_AIM_. Set down each line from the one containing "bed_casting();" to the one containing "obj.matrix_world = world", inclusive, exactly as written and with nothing further.

_INFORMATION SHOWN_.
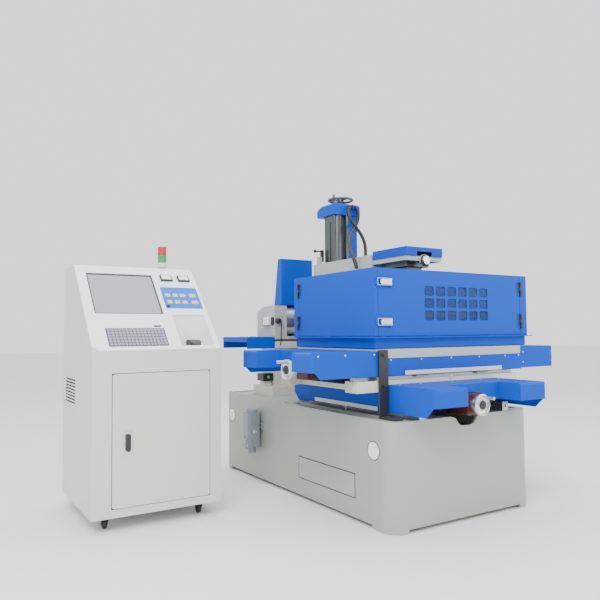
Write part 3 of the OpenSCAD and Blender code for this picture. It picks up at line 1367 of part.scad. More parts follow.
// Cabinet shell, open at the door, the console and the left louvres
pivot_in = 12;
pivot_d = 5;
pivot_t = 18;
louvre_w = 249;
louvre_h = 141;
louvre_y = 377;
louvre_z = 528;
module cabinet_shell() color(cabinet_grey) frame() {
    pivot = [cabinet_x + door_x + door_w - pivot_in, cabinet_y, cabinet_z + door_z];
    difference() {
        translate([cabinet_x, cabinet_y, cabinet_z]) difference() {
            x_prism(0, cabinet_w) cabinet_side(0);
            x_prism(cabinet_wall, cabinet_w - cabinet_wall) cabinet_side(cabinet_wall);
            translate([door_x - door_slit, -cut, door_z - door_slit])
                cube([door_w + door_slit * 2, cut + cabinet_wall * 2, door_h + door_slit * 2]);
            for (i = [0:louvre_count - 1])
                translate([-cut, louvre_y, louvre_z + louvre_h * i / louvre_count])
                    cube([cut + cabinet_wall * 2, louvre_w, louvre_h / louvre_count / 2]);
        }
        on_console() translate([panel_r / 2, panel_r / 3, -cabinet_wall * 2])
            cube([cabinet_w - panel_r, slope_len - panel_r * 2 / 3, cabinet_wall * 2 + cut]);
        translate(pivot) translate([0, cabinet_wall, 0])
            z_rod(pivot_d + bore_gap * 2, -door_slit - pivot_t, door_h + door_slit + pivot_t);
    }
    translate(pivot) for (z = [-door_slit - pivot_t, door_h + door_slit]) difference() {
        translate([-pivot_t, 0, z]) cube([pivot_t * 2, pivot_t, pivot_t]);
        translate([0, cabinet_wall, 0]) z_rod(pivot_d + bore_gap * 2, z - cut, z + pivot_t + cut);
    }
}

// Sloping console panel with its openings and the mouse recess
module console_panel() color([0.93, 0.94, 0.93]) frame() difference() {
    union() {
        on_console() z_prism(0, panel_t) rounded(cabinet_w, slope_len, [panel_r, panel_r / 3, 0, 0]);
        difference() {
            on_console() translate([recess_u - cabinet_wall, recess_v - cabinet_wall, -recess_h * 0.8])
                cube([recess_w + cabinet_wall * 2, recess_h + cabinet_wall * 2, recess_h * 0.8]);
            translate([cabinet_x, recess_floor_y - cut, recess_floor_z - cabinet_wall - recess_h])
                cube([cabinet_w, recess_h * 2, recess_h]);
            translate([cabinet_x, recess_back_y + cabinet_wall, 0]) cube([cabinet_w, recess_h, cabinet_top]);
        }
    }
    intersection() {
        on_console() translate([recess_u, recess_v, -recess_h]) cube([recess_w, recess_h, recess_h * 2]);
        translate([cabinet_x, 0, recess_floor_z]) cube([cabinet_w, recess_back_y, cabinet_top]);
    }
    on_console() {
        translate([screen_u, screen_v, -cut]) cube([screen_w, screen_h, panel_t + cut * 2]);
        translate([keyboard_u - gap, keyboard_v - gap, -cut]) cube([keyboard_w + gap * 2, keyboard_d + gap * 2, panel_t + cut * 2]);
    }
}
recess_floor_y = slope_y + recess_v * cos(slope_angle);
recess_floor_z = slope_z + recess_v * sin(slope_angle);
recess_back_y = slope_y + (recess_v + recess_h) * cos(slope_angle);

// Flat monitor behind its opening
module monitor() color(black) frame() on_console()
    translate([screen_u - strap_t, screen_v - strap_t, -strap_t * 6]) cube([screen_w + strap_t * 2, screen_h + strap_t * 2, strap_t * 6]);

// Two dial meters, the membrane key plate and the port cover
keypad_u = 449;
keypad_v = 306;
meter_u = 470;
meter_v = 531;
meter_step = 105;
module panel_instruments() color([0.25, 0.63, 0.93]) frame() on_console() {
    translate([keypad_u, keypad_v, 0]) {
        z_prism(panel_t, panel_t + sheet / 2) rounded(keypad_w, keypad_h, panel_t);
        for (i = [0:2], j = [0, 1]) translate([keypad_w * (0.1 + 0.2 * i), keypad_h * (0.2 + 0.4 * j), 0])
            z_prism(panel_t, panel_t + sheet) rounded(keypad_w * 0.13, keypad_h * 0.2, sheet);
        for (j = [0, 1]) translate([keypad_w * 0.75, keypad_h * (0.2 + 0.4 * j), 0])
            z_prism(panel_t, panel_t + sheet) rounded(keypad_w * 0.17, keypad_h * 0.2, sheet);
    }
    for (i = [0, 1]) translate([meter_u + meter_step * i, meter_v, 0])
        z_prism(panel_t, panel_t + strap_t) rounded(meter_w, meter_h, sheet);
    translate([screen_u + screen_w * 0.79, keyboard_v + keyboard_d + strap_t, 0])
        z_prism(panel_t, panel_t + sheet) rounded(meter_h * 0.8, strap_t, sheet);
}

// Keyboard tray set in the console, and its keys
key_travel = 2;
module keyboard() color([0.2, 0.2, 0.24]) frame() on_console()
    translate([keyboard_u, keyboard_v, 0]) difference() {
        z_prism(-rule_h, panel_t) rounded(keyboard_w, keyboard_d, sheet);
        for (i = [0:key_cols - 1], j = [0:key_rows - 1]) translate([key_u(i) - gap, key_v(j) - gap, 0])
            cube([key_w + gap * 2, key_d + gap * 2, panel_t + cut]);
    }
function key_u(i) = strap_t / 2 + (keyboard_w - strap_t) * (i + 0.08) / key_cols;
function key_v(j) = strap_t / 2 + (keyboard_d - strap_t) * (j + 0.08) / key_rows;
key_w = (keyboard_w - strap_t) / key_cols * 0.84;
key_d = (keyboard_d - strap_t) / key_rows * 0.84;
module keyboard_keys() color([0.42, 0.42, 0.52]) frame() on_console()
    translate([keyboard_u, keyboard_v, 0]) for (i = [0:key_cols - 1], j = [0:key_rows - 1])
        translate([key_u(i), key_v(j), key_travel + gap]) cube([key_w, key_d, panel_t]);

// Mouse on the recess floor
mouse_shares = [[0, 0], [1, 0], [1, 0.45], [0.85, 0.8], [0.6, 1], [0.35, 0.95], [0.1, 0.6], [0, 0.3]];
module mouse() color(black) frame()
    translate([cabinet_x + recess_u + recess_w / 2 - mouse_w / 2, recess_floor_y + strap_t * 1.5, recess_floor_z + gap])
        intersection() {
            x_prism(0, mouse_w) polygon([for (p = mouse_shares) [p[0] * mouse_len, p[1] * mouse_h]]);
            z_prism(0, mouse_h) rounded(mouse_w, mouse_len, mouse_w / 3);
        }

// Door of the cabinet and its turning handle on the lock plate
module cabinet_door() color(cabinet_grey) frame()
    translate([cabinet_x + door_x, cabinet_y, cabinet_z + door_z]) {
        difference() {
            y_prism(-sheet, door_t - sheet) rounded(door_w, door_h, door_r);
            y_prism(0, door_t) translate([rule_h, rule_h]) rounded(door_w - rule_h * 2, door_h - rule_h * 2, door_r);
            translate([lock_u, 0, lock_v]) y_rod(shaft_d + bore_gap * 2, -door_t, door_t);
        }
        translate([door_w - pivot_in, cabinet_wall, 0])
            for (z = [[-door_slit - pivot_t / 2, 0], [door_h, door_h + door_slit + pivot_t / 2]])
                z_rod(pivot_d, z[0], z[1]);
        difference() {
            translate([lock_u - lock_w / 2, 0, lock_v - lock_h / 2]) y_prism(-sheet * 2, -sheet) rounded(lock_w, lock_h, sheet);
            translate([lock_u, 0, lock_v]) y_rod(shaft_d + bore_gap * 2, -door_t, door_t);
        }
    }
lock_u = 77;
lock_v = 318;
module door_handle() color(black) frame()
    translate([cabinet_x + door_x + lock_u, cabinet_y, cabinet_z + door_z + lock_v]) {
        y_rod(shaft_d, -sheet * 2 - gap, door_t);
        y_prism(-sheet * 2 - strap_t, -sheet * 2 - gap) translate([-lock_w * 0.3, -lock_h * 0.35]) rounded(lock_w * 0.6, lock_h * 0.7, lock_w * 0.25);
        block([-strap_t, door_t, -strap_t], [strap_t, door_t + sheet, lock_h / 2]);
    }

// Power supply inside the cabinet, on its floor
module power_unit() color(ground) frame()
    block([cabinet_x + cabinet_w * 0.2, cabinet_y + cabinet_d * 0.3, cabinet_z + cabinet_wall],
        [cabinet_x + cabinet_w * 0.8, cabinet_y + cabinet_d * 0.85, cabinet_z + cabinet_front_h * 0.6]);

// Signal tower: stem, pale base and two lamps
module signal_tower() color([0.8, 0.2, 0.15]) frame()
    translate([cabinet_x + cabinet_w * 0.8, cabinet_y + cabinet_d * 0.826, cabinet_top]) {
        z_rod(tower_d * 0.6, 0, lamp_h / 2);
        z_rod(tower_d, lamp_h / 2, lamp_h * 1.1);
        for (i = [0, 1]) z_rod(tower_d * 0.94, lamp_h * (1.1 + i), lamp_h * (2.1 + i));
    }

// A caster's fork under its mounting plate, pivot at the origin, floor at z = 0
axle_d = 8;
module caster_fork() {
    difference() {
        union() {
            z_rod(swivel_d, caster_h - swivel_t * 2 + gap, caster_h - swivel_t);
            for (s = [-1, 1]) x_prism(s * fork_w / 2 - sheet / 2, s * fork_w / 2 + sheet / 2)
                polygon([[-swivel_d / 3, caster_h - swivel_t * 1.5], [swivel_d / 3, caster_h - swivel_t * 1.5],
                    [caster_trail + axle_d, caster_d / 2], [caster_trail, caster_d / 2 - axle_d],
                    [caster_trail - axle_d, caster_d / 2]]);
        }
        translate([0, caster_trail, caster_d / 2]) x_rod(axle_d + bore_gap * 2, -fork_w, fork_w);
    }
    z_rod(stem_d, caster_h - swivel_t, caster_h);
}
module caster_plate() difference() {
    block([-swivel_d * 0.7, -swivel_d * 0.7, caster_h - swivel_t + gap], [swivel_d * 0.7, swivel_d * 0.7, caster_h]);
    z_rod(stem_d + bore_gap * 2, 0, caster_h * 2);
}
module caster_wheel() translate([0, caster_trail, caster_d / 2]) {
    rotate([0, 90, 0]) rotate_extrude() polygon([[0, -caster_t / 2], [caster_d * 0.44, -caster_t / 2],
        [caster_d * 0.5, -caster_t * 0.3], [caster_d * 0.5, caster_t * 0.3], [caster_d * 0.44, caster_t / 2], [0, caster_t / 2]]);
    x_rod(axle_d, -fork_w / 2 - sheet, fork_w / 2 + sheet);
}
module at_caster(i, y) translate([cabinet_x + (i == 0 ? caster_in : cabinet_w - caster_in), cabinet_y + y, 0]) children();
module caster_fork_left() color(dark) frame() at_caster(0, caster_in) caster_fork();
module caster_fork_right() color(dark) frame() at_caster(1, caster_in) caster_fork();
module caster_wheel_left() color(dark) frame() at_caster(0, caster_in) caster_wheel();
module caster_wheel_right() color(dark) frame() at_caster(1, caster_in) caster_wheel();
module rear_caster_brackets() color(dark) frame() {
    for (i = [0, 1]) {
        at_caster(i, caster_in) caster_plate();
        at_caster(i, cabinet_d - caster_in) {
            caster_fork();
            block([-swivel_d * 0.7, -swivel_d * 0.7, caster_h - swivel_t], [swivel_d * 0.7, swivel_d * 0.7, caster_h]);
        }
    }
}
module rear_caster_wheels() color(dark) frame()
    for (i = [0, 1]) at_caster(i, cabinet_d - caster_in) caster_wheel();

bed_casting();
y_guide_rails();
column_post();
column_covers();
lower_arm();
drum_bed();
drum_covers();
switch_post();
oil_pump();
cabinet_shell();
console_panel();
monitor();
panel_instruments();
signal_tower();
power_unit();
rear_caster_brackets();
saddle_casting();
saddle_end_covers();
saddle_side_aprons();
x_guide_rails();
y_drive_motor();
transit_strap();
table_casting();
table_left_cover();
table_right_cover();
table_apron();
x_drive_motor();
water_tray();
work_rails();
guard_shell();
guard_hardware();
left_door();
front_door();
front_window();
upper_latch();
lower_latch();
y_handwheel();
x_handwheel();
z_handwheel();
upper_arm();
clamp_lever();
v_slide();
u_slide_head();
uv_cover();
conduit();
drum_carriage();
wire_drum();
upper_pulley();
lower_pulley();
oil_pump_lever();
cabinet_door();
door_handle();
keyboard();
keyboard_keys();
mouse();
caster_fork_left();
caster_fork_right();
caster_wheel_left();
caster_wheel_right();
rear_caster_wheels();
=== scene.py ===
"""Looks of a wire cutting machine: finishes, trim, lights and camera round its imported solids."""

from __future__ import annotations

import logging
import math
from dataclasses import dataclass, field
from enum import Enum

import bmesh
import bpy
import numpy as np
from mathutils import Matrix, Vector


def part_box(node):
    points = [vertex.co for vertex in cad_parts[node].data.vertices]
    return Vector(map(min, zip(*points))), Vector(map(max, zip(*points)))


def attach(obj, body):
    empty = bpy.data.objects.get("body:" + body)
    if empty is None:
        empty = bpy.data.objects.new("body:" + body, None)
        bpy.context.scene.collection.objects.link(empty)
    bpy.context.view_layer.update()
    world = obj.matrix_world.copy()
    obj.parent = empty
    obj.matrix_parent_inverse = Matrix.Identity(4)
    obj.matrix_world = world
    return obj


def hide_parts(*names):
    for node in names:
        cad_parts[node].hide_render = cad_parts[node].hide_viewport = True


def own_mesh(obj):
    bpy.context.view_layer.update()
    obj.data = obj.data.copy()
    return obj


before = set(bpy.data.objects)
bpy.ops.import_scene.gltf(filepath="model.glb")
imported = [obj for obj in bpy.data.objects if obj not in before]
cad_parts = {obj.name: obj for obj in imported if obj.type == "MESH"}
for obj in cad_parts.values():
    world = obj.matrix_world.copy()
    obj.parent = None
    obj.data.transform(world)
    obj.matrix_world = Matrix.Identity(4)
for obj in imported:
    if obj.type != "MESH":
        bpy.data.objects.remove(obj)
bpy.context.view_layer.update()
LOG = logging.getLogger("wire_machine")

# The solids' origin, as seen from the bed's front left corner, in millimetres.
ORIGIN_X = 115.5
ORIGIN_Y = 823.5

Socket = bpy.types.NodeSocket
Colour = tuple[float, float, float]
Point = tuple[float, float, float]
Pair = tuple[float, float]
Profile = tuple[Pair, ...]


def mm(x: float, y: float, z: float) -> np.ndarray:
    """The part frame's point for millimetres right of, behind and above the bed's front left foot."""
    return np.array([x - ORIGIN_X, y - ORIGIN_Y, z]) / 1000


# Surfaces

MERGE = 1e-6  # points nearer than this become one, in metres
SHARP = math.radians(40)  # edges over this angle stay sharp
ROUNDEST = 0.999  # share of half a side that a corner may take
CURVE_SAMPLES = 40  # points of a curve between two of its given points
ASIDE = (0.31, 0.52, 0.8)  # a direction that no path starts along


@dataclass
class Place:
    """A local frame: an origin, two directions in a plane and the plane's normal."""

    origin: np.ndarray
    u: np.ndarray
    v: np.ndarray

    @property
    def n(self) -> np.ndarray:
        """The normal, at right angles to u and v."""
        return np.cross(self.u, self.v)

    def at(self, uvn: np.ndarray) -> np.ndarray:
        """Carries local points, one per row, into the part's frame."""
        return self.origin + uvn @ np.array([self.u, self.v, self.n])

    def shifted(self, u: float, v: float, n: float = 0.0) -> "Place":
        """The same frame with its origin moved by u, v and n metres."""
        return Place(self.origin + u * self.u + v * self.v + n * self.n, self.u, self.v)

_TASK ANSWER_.
bed_casting();
y_guide_rails();
column_post();
column_covers();
lower_arm();
drum_bed();
drum_covers();
switch_post();
oil_pump();
cabinet_shell();
console_panel();
monitor();
panel_instruments();
signal_tower();
power_unit();
rear_caster_brackets();
saddle_casting();
saddle_end_covers();
saddle_side_aprons();
x_guide_rails();
y_drive_motor();
transit_strap();
table_casting();
table_left_cover();
table_right_cover();
table_apron();
x_drive_motor();
water_tray();
work_rails();
guard_shell();
guard_hardware();
left_door();
front_door();
front_window();
upper_latch();
lower_latch();
y_handwheel();
x_handwheel();
z_handwheel();
upper_arm();
clamp_lever();
v_slide();
u_slide_head();
uv_cover();
conduit();
drum_carriage();
wire_drum();
upper_pulley();
lower_pulley();
oil_pump_lever();
cabinet_door();
door_handle();
keyboard();
keyboard_keys();
mouse();
caster_fork_left();
caster_fork_right();
caster_wheel_left();
caster_wheel_right();
rear_caster_wheels();
=== scene.py ===
"""Looks of a wire cutting machine: finishes, trim, lights and camera round its imported solids."""

from __future__ import annotations

import logging
import math
from dataclasses import dataclass, field
from enum import Enum

import bmesh
import bpy
import numpy as np
from mathutils import Matrix, Vector


def part_box(node):
    points = [vertex.co for vertex in cad_parts[node].data.vertices]
    return Vector(map(min, zip(*points))), Vector(map(max, zip(*points)))


def attach(obj, body):
    empty = bpy.data.objects.get("body:" + body)
    if empty is None:
        empty = bpy.data.objects.new("body:" + body, None)
        bpy.context.scene.collection.objects.link(empty)
    bpy.context.view_layer.update()
    world = obj.matrix_world.copy()
    obj.parent = empty
    obj.matrix_parent_inverse = Matrix.Identity(4)
    obj.matrix_world = world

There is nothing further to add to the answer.